Open MPI logo

Open MPI User's Mailing List Archives

  |   Home   |   Support   |   FAQ   |   all Open MPI User's mailing list

Subject: Re: [OMPI users] mpirun is using one PBS node only
From: Gus Correa (gus_at_[hidden])
Date: 2009-12-01 18:36:15


Hi Belaid Moa

The OpenMPI I install and use is on a NFS mounted directory.
Hence, all the nodes see the same version, which has "tm" support.

After reading your OpenMPI configuration parameters on the headnode
and working nodes (and the difference between them),
I would guess (just a guess) that the problem you see is because your
OpenMPI version on the nodes (probably) do not have Torque support.

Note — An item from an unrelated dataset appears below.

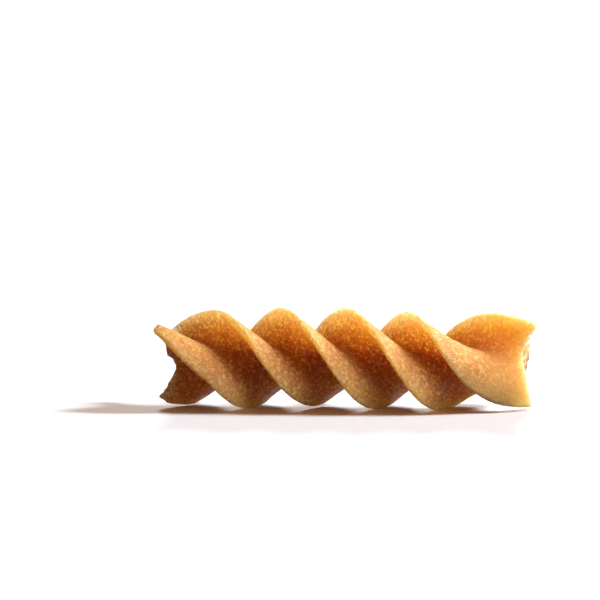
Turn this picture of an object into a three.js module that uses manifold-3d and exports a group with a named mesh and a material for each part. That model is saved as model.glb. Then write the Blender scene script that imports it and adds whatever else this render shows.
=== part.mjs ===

However, you should first verify that this is really the case,
because if the OpenMPI configure script
finds the torque libraries it will (probably) configure and
install OpenMPI with "tm" support, even if you don't ask it
explicitly on the working nodes.
Hence, ssh to WN1 or WN2 and do "ompi_info" to check this out first.

If there is no Torque on WN1 and WN2 then OpenMPI won't find it
and you won't have "tm" support on the nodes.

In any case, if OpenMPI "tm" support is missing on WN[1,2},
I would suggest that you reinstall OpenMPI on WN1 and WN2 *with tm support*.
This will require that you have Torque on the working nodes also,
and use the same configure command line that you used on the headnode.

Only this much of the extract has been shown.